The work is now lost except for excerpts preserved in 1 Enoch and Jubilees. The Genesis Apocryphon from the Qumran Cave 1 is another possible source.

=== Qumran texts ===
The Book of Noah text from Qumran is represented by 21 fragments preserved in Qumran Cave 4, which make up the manuscripts 4Q534-4Q536. This material was first published by Emile Puech in 2001 (original publication that was continued later).

Fragment 4Q534 of the Book of Noah in the Dead Sea Scrolls describes the physical appearance of the royal messiah:

On his hair a birthmark of reddish colour. And the shape of a lentil will be on his face, and small birthmarks on his thigh. And after two years he will know how to distinguish one thing from another in his heart. In his youth, he will be like ... a man who knows nothing until the time when he knows the three Books. And then he will acquire prudence and learn understanding ... wise seers come to him, to his knees. And with his father and his ancestors .. of brothers will hurt him. Counsel and prudence will be with him, and he will know the secrets of man. His wisdom will reach all the peoples, and he will know the secrets of all the living. And all their designs against him will come to nothing, and his rule over the living will be great. His designs will succeed, for he is the Elect of God. His birth and the breath of his spirit ... and his designs shall be for ever ...

Two Aramaic manuscripts from Qumran Cave 4 (4Q206 8 I + 9) also preserve some details regarding Noah and the flood. This is the text that has parallels to the Ethiopic narrative of the flood in the Animal Apocalypse (1 En. 89:1–9). According to Henryk Drawnel (2024), the Qumran witnesses contain a shorter text than the Ethiopic translation. The longer Ethiopic text contains certain details that add allusions to particular motifs present in the related Mesopotamian literature, such as the Old Babylonian poem Atrahasis, and the Epic of Gilgamesh, although there are no direct citations.

==== 1Q19 'Book of Noah' ====
The Hebrew scroll 1Q19 (also sometimes known as 'The Book of Noah') from Qumran is related both to 1 Enoch, and to Genesis Apocryphon. Ariel Feldman (2009) considers carefully the relationship between 1Q19 1-3 and 1 Enoch 8-9, and 106. There appear to be significant differences between these texts. He rules out a possibility that 1Q19 preserves a version of the Book of Enoch.

Also, some other scholars before suggested that 1Q19 is a source of 1 Enoch. For example, J.T. Milik at first identified 1Q19 with the original Book of Noah, but he later proposed that both 1Q19 and 1 En 6-11, 106-107 depend on the original Book of Noah. Also both Michael A. Knibb, and D. Dimant suggested that 1Q19 was a source of 1 Enoch. On the other hand, George Nickelsburg argued that 1Q19 was influenced by 1 Enoch.

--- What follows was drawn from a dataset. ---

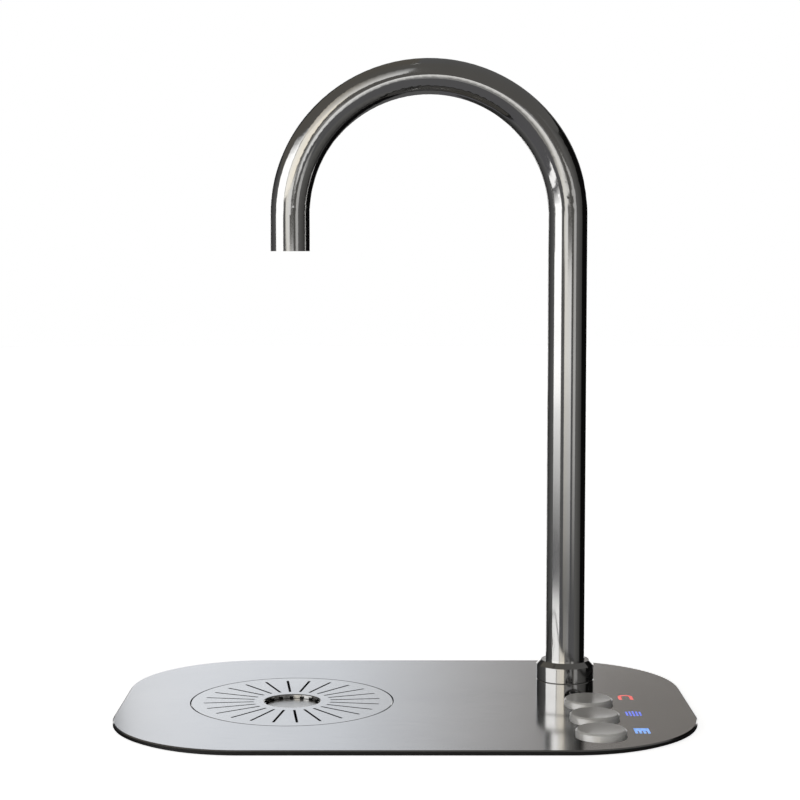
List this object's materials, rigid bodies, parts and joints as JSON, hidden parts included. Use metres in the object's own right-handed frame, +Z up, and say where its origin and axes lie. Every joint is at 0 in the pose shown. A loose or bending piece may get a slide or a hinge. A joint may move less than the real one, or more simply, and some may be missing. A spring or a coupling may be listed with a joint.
{
  "type": "countertop water dispenser",
  "caption": "Deck-mounted water dispenser: swivelling gooseneck spout over a slotted drain grille in a flat plate, with lit symbols beside push buttons.",
  "frame": {"origin": "centre of the plate, on the worktop's surface, which is the underside of the plate's gasket", "axes": "+Z up, +X right along the plate towards the column, -Y towards the user"},
  "size_m": [0.4, 0.288, 0.5465],
  "materials": {
    "plate": "satin, brushed lengthwise",
    "grille": "satin",
    "strainer": "satin",
    "neck": "polished",
    "collar": "polished",
    "button": "satin",
    "bowl": "pressed sheet",
    "stiffener": "zinc plated",
    "clamp": "zinc plated",
    "fastener": "zinc plated",
    "shank": "turned",
    "lock_nut": "turned",
    "spring": "drawn wire",
    "magnet": "nickel plated",
    "rubber": "matte",
    "seal": "matte",
    "bush": "moulded acetal",
    "bearing": "moulded acetal",
    "waste": "moulded",
    "water_tube": "extruded",
    "nozzle": "moulded",
    "hot_light": "diffusing",
    "chilled_light": "diffusing",
    "sparkling_light": "diffusing",
    "housing": "moulded, fine texture",
    "cover": "moulded, fine texture",
    "board": "solder resist",
    "chip": "moulded",
    "lamp": "moulded",
    "socket": "moulded",
    "contact": "plated"
  },
  "bodies": {
    "base": {"base_plate": "plate", "base_collar": "collar", "drain_bowl": "bowl", "stiffener_plate": "stiffener", "clamp_bars": "clamp", "clamp_nuts": "fastener", "weld_studs": "fastener", "bowl_studs": "fastener", "bowl_nuts": "fastener", "housing_screws": "fastener", "pcb_screws": "fastener", "shank_washer": "fastener", "threaded_shank": "shank", "lock_nut": "lock_nut", "plate_gasket": "rubber", "bowl_seal": "rubber", "cover_seal": "rubber", "waste_washer": "rubber", "base_oring": "seal", "friction_ring": "seal", "stem_seals": "seal", "bearing_washer": "bearing", "waste_fitting": "waste", "waste_nut": "waste", "control_housing": "housing", "housing_cover": "cover", "control_pcb": "board", "hall_sensors": "chip", "indicator_leds": "lamp", "harness_socket": "socket", "socket_pins": "contact", "hot_spring": "spring", "hot_guide": "bush", "hot_icon_lens": "hot_light", "chilled_spring": "spring", "chilled_guide": "bush", "chilled_icon_lens": "chilled_light", "sparkling_spring": "spring", "sparkling_guide": "bush", "sparkling_icon_lens": "sparkling_light"},
    "spout": {"gooseneck_tube": "neck", "swivel_collar": "collar", "stop_screw": "fastener", "lower_bush": "bush", "upper_bush": "bush", "spout_nozzle": "nozzle", "nozzle_oring": "seal", "hot_tube": "water_tube", "chilled_tube": "water_tube", "sparkling_tube": "water_tube"},
    "grille": {"drip_grille": "grille"},
    "strainer": {"drain_strainer": "strainer"},
    "hot_button": {"hot_button_cap": "button", "hot_magnet": "magnet"},
    "chilled_button": {"chilled_button_cap": "button", "chilled_magnet": "magnet"},
    "sparkling_button": {"sparkling_button_cap": "button", "sparkling_magnet": "magnet"}
  },
  "joints": [
    {"name": "spout_swivel", "type": "hinge", "parent": "base", "child": "spout", "pos_m": [0.1153, 0.022, 0], "axis": [0, 0, 1], "range_deg": [-60, 60]},
    {"name": "grille_lift", "type": "slide", "parent": "base", "child": "grille", "axis": [0, 0, 1], "range_m": [0, 0.025]},
    {"name": "strainer_lift", "type": "slide", "parent": "base", "child": "strainer", "axis": [0, 0, 1], "range_m": [0, 0.03]},
    {"name": "hot_press", "type": "slide", "parent": "base", "child": "hot_button", "axis": [0, 0, -1], "range_m": [0, 0.002], "stiffness_N_per_m": 900, "springref_m": -0.001, "deforming": ["hot_spring"]},
    {"name": "chilled_press", "type": "slide", "parent": "base", "child": "chilled_button", "axis": [0, 0, -1], "range_m": [0, 0.002], "stiffness_N_per_m": 900, "springref_m": -0.001, "deforming": ["chilled_spring"]},
    {"name": "sparkling_press", "type": "slide", "parent": "base", "child": "sparkling_button", "axis": [0, 0, -1], "range_m": [0, 0.002], "stiffness_N_per_m": 900, "springref_m": -0.001, "deforming": ["sparkling_spring"]}
  ]
}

But all the differences listed by Feldman make it more probable "that both works rely on a common exegetic tradition, reworked in different ways".

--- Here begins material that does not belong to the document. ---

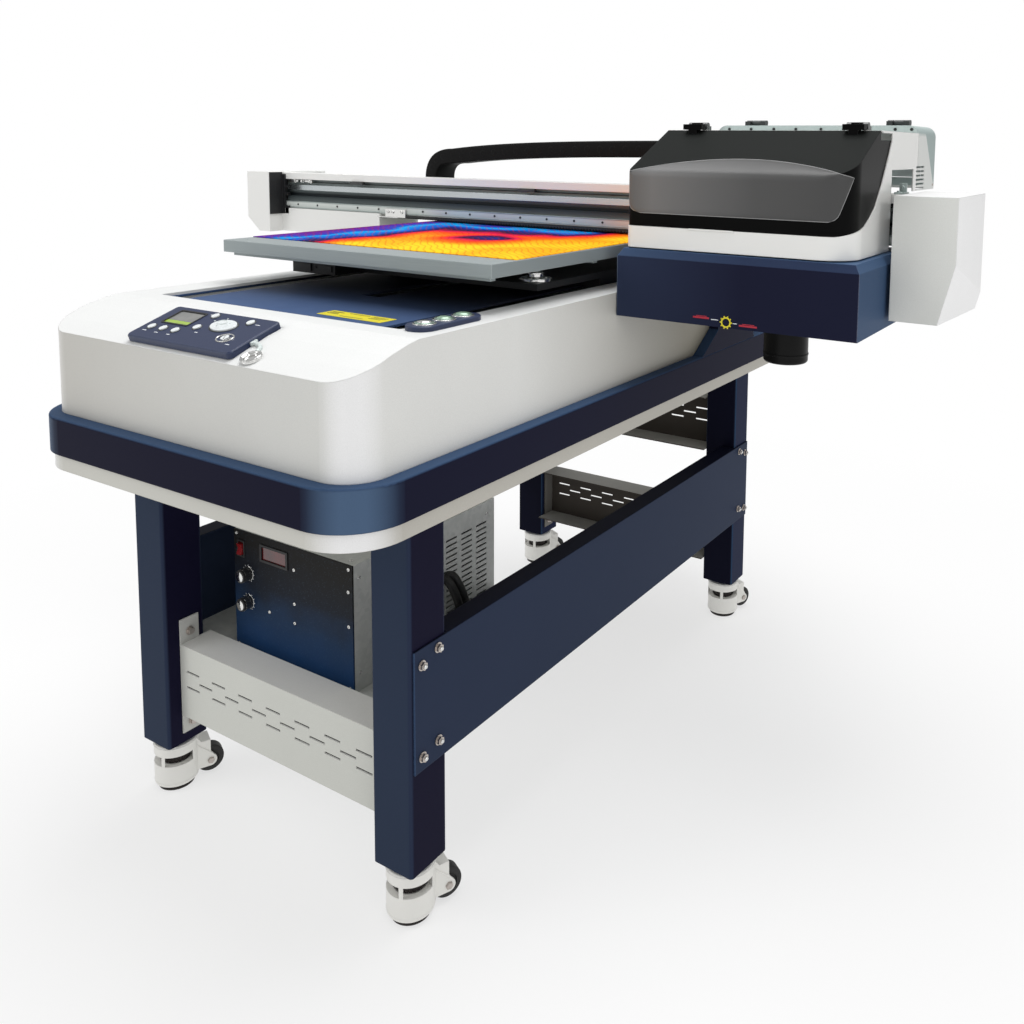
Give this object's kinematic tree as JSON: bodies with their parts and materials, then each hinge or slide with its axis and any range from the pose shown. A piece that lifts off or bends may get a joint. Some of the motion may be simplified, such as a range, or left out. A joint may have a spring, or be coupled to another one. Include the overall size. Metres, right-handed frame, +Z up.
{
  "type": "flatbed uv printer",
  "caption": "Free-standing flatbed printer: moving table on a long body, fixed cross beam, hooded print carriage with flip-up visor, ink box, open leg stand on levelling casters.",
  "frame": {"origin": "centre of the footprint, on the floor", "axes": "+Z up; +X along the beam towards the ink box; the console end faces -Y"},
  "size_m": [1.892, 1.564, 1.2705],
  "materials": {
    "navy_paint": "satin",
    "grey_paint": "satin",
    "white_paint": "satin",
    "pale_grey_paint": "satin",
    "white_plastic": "semi-gloss",
    "galvanised": "galvanised",
    "bolt_steel": "zinc plated",
    "rail_steel": "ground",
    "black_paint": "matt",
    "deck_paint": "satin",
    "chrome_parts": "polished",
    "platen_aluminium": "anodised",
    "beam_aluminium": "anodised",
    "printed_sheet": "printed gloss",
    "belt_rubber": "matt",
    "chain_plastic": "moulded",
    "visor_plastic": "gloss",
    "cap_rubber": "matt",
    "bottle_plastic": "moulded",
    "console_plastic": "moulded",
    "key_plastic": "moulded",
    "button_metal": "metallic",
    "panel_paint": "satin",
    "rocker_plastic": "gloss",
    "knob_plastic": "moulded",
    "caster_paint": "powder coat",
    "wheel_rubber": "matt",
    "foot_rubber": "matt"
  },
  "bodies": {
    "frame": {"legs": "navy_paint", "side_rails": "navy_paint", "front_crossbar": "grey_paint", "rear_crossbars": "grey_paint", "equipment_shelf": "galvanised", "frame_bolts": "bolt_steel", "under_tray": "white_paint", "blue_band": "navy_paint", "upper_shell": "white_plastic", "deck_panel": "deck_paint", "y_rails": "rail_steel", "y_motor": "black_paint", "beam": "beam_aluminium", "beam_end_cap": "white_paint", "x_rail": "rail_steel", "x_belt": "belt_rubber", "maintenance_box": "navy_paint", "waste_bottle": "bottle_plastic", "ink_box": "white_paint", "ink_bottles": "bottle_plastic", "console": "console_plastic", "button_pad": "console_plastic", "driver_box": "galvanised", "driver_panel": "panel_paint"},
    "table": {"table_saddle": "black_paint", "levelling_posts": "chrome_parts", "platen": "platen_aluminium", "print_sheet": "printed_sheet"},
    "screw": {"y_screw": "rail_steel"},
    "carriage": {"carriage_shell": "white_plastic", "rear_cover": "pale_grey_paint", "head_plate": "beam_aluminium", "print_heads": "black_paint", "uv_lamps": "black_paint", "chain_upper_run": "chain_plastic"},
    "visor": {"visor": "visor_plastic"},
    "rear_lid": {"rear_lid": "pale_grey_paint"},
    "chain": {"chain_bend": "chain_plastic"},
    "cap_lift": {"cap_station": "cap_rubber"},
    "wiper": {"wiper": "cap_rubber"},
    "console_keys": {"console_keys": "key_plastic"},
    "console_dial": {"console_dial": "key_plastic"},
    "knob_upper": {"driver_knob_upper": "knob_plastic"},
    "knob_lower": {"driver_knob_lower": "knob_plastic"},
    "rocker": {"driver_rocker": "rocker_plastic"},
    "pad_button_front": {"pad_button_front": "button_metal"},
    "pad_button_middle": {"pad_button_middle": "button_metal"},
    "pad_button_rear": {"pad_button_rear": "button_metal"},
    "caster_front_left": {"caster_fork_front_left": "caster_paint"},
    "wheel_front_left": {"caster_wheel_front_left": "wheel_rubber"},
    "foot_front_left": {"levelling_foot_front_left": "foot_rubber"},
    "caster_front_right": {"caster_fork_front_right": "caster_paint"},
    "wheel_front_right": {"caster_wheel_front_right": "wheel_rubber"},
    "foot_front_right": {"levelling_foot_front_right": "foot_rubber"},
    "caster_rear_left": {"caster_fork_rear_left": "caster_paint"},
    "wheel_rear_left": {"caster_wheel_rear_left": "wheel_rubber"},
    "foot_rear_left": {"levelling_foot_rear_left": "foot_rubber"},
    "caster_rear_right": {"caster_fork_rear_right": "caster_paint"},
    "wheel_rear_right": {"caster_wheel_rear_right": "wheel_rubber"},
    "foot_rear_right": {"levelling_foot_rear_right": "foot_rubber"}
  },
  "joints": [
    {"name": "table_slide", "type": "slide", "parent": "frame", "child": "table", "axis": [0, 1, 0], "range_m": [-0.42, 0.42]},
    {"name": "y_screw_spin", "type": "hinge", "parent": "frame", "child": "screw", "pos_m": [0, 0, 0.88], "axis": [0, 1, 0], "range_deg": [-7561, 7561]},
    {"name": "carriage_slide", "type": "slide", "parent": "frame", "child": "carriage", "axis": [1, 0, 0], "range_m": [-0.92, 0], "deforming": ["chain_upper_run"]},
    {"name": "chain_travel", "type": "slide", "parent": "frame", "child": "chain", "axis": [1, 0, 0], "range_m": [-0.46, 0]},
    {"name": "visor_hinge", "type": "hinge", "parent": "carriage", "child": "visor", "pos_m": [0.591, 0.094, 1.25], "axis": [-1, 0, 0], "range_deg": [0, 72]},
    {"name": "rear_lid_hinge", "type": "hinge", "parent": "carriage", "child": "rear_lid", "pos_m": [0.591, 0.398, 1.2645], "axis": [1, 0, 0], "range_deg": [0, 80]},
    {"name": "cap_lift", "type": "slide", "parent": "frame", "child": "cap_lift", "axis": [0, 0, 1], "range_m": [0, 0.018]},
    {"name": "wiper_travel", "type": "slide", "parent": "frame", "child": "wiper", "axis": [0, 1, 0], "range_m": [0, 0.12]},
    {"name": "console_keys_press", "type": "slide", "parent": "frame", "child": "console_keys", "axis": [0, 0.3256, -0.9455], "range_m": [0, 0.0015]},
    {"name": "console_dial_press", "type": "slide", "parent": "frame", "child": "console_dial", "axis": [0, 0.3256, -0.9455], "range_m": [0, 0.0015]},
    {"name": "pad_button_front_press", "type": "slide", "parent": "frame", "child": "pad_button_front", "axis": [0, 0, -1], "range_m": [0, 0.002]},
    {"name": "pad_button_middle_press", "type": "slide", "parent": "frame", "child": "pad_button_middle", "axis": [0, 0, -1], "range_m": [0, 0.002]},
    {"name": "pad_button_rear_press", "type": "slide", "parent": "frame", "child": "pad_button_rear", "axis": [0, 0, -1], "range_m": [0, 0.002]},
    {"name": "knob_upper_turn", "type": "hinge", "parent": "frame", "child": "knob_upper", "pos_m": [-0.16, -0.52, 0.417], "axis": [0, -1, 0], "range_deg": [-140, 140]},
    {"name": "knob_lower_turn", "type": "hinge", "parent": "frame", "child": "knob_lower", "pos_m": [-0.16, -0.52, 0.363], "axis": [0, -1, 0], "range_deg": [-140, 140]},
    {"name": "rocker_tilt", "type": "hinge", "parent": "frame", "child": "rocker", "pos_m": [-0.178, -0.5185, 0.461], "axis": [1, 0, 0], "range_deg": [-8, 8]},
    {"name": "swivel_front_left", "type": "hinge", "parent": "frame", "child": "caster_front_left", "pos_m": [-0.297, -0.586, 0.09], "axis": [0, 0, 1], "continuous": true},
    {"name": "roll_front_left", "type": "hinge", "parent": "caster_front_left", "child": "wheel_front_left", "pos_m": [-0.27249, -0.53343, 0.0285], "axis": [-0.9063, 0.4226, 0], "continuous": true},
    {"name": "level_front_left", "type": "slide", "parent": "caster_front_left", "child": "foot_front_left", "axis": [0, 0, 1], "range_m": [0, 0.012]},
    {"name": "swivel_front_right", "type": "hinge", "parent": "frame", "child": "caster_front_right", "pos_m": [0.297, -0.586, 0.09], "axis": [0, 0, 1], "continuous": true},
    {"name": "roll_front_right", "type": "hinge", "parent": "caster_front_right", "child": "wheel_front_right", "pos_m": [0.32151, -0.53343, 0.0285], "axis": [-0.9063, 0.4226, 0], "continuous": true},
    {"name": "level_front_right", "type": "slide", "parent": "caster_front_right", "child": "foot_front_right", "axis": [0, 0, 1], "range_m": [0, 0.012]},
    {"name": "swivel_rear_left", "type": "hinge", "parent": "frame", "child": "caster_rear_left", "pos_m": [-0.297, 0.586, 0.09], "axis": [0, 0, 1], "continuous": true},
    {"name": "roll_rear_left", "type": "hinge", "parent": "caster_rear_left", "child": "wheel_rear_left", "pos_m": [-0.27249, 0.63857, 0.0285], "axis": [-0.9063, 0.4226, 0], "continuous": true},
    {"name": "level_rear_left", "type": "slide", "parent": "caster_rear_left", "child": "foot_rear_left", "axis": [0, 0, 1], "range_m": [0, 0.012]},
    {"name": "swivel_rear_right", "type": "hinge", "parent": "frame", "child": "caster_rear_right", "pos_m": [0.297, 0.586, 0.09], "axis": [0, 0, 1], "continuous": true},
    {"name": "roll_rear_right", "type": "hinge", "parent": "caster_rear_right", "child": "wheel_rear_right", "pos_m": [0.32151, 0.63857, 0.0285], "axis": [-0.9063, 0.4226, 0], "continuous": true},
    {"name": "level_rear_right", "type": "slide", "parent": "caster_rear_right", "child": "foot_rear_right", "axis": [0, 0, 1], "range_m": [0, 0.012]}
  ],
  "couplings": [
    {"joint": "y_screw_spin", "follows": "table_slide", "rad_per_m": 314.16},
    {"joint": "chain_travel", "follows": "carriage_slide", "ratio": 0.5}
  ]
}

As far as the Genesis Apocryphon (1QapGen) and its relationship with 1Q19 is concerned, Feldman points out that the fragments relating the story of Noah’s birth are quite small and difficult to interpret in both manuscripts. Yet 1QapGen II-V fragments do provide some clear parallels to 1Q19 fragments. Thus, by analogy with 1 Enoch, Feldman suggests a common prior Enochic tradition behind both manuscripts.